[Aim] Within the data that follows, how many lines carry the string "joints"? Give the number alone.

Records excerpted from a collection:
○ ○ ○

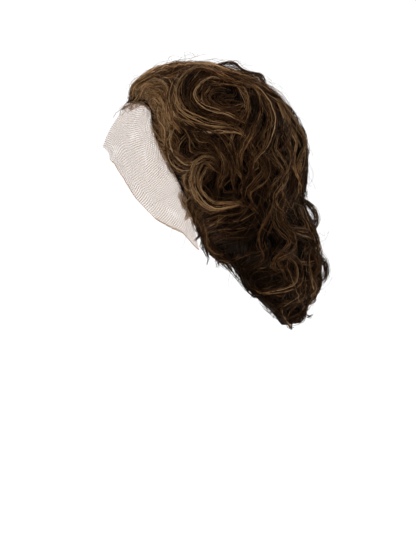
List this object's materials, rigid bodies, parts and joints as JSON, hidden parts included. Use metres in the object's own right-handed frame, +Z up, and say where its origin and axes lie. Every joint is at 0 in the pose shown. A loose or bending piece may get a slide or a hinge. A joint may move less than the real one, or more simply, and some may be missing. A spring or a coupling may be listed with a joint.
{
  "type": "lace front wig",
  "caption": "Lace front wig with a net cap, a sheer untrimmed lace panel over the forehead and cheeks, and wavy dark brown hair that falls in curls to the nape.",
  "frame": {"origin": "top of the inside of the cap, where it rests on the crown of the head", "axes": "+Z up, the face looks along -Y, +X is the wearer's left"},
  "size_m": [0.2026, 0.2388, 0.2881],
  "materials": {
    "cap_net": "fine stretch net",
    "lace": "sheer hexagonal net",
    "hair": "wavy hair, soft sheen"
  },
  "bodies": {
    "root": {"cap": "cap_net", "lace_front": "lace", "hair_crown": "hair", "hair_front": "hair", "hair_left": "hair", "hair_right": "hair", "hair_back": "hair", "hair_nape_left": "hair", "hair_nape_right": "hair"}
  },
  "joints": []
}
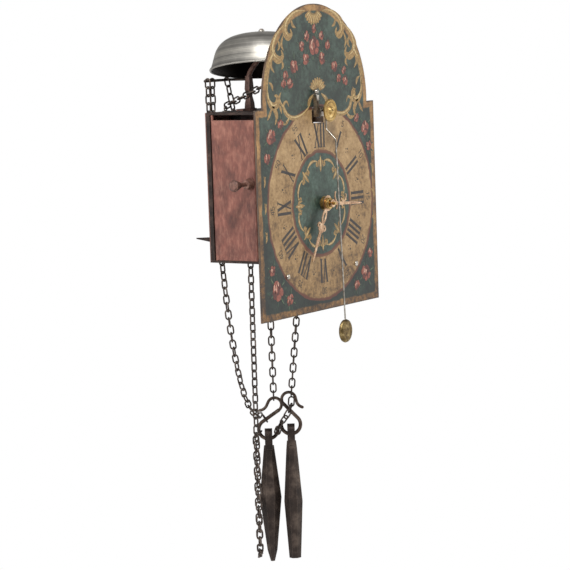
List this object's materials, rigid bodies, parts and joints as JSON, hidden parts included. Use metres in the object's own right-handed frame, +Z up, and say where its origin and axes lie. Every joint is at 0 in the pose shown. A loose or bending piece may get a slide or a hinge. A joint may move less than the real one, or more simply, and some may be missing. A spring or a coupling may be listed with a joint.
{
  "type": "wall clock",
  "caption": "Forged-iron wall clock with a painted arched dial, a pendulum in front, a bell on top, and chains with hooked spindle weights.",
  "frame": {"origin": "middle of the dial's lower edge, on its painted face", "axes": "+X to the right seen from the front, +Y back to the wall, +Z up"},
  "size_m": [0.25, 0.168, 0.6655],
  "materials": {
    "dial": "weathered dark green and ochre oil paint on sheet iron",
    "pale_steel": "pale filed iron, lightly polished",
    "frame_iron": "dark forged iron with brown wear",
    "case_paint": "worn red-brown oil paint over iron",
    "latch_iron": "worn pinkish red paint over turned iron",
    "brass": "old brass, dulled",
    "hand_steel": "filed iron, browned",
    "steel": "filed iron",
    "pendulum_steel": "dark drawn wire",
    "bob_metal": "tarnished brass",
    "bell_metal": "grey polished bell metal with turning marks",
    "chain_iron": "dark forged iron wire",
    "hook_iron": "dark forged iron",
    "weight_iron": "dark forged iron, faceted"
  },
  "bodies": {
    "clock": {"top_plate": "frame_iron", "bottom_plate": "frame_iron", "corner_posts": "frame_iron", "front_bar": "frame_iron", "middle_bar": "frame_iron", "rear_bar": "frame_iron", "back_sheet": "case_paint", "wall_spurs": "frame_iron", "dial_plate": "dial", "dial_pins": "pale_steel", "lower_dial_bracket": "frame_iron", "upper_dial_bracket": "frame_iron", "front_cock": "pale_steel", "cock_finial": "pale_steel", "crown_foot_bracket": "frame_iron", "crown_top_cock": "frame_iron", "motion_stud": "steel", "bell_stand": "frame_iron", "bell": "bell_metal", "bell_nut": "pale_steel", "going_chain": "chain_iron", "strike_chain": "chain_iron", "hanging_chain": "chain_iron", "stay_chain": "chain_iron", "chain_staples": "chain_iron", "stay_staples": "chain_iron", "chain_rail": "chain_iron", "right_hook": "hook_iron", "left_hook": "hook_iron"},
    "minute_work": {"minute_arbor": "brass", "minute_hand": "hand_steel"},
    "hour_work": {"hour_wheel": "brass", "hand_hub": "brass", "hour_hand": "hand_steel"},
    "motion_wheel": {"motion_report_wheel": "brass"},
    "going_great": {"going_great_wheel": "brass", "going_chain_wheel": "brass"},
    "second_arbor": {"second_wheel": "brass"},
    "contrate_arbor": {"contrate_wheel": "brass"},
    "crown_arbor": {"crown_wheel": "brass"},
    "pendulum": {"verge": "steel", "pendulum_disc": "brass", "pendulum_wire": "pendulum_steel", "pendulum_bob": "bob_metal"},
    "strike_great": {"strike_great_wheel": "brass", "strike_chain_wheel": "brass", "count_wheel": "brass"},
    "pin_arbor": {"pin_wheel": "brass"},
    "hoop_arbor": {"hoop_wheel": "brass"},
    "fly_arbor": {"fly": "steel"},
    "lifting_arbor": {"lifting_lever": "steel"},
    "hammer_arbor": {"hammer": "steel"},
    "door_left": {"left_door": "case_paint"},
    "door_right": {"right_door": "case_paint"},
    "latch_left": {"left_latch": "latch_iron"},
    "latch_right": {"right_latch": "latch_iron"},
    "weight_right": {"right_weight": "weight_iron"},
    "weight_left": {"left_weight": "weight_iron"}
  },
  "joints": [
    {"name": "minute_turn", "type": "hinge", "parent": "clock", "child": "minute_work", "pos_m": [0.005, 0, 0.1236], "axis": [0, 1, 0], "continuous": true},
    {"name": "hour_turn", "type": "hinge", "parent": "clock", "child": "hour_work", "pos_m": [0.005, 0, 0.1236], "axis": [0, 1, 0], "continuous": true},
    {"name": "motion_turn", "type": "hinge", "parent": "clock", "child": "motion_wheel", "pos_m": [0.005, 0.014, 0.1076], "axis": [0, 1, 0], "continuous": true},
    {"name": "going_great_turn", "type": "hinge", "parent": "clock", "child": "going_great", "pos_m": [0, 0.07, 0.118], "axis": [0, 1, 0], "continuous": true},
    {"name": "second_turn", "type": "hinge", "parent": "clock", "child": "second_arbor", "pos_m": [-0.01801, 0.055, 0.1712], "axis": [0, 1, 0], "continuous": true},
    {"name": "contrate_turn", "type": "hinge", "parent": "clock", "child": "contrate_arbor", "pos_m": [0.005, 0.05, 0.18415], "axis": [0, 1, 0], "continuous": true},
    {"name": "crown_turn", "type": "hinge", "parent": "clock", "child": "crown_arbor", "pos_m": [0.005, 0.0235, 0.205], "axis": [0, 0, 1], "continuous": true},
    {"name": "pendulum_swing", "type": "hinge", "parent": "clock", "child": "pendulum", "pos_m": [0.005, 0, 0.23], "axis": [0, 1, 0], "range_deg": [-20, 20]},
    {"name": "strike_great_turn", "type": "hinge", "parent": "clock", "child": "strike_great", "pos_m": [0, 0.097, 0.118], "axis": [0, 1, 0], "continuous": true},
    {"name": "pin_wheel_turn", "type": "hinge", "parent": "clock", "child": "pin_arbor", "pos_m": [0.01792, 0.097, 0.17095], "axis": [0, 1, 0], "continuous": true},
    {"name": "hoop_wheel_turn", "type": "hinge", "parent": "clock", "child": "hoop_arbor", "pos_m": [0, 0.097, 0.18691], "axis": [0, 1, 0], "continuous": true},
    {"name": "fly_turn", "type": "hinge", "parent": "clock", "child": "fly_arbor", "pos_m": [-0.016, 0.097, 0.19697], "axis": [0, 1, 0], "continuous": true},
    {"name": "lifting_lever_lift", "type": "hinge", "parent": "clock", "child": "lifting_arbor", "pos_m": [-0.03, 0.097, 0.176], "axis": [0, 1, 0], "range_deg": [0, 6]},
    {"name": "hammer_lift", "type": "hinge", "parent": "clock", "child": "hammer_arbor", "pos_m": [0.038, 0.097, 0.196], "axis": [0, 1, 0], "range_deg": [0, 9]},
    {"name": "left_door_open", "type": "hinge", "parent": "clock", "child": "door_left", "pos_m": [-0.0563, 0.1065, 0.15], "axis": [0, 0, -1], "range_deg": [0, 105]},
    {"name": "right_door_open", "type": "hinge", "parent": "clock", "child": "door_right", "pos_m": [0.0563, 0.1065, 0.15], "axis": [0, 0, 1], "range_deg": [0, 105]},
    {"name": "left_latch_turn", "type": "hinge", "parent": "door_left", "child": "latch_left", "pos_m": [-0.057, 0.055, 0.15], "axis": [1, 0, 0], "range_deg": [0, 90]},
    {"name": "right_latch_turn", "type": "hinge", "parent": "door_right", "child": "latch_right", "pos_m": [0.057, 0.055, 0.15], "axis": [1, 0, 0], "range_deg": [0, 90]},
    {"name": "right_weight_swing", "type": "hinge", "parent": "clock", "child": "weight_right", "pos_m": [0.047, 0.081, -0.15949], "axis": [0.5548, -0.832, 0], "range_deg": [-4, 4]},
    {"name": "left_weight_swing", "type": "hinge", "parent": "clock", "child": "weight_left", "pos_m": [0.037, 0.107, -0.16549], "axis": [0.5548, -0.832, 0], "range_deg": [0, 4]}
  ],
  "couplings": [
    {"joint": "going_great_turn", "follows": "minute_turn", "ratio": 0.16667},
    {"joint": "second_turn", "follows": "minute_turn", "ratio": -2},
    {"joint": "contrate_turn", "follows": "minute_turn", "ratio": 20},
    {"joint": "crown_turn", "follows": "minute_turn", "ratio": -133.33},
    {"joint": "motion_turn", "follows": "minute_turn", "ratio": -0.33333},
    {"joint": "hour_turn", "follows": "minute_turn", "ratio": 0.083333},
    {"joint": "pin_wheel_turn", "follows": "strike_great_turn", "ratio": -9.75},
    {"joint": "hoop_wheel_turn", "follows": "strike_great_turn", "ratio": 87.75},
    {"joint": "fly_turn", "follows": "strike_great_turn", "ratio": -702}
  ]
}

○ ○ ○

[The answer] 4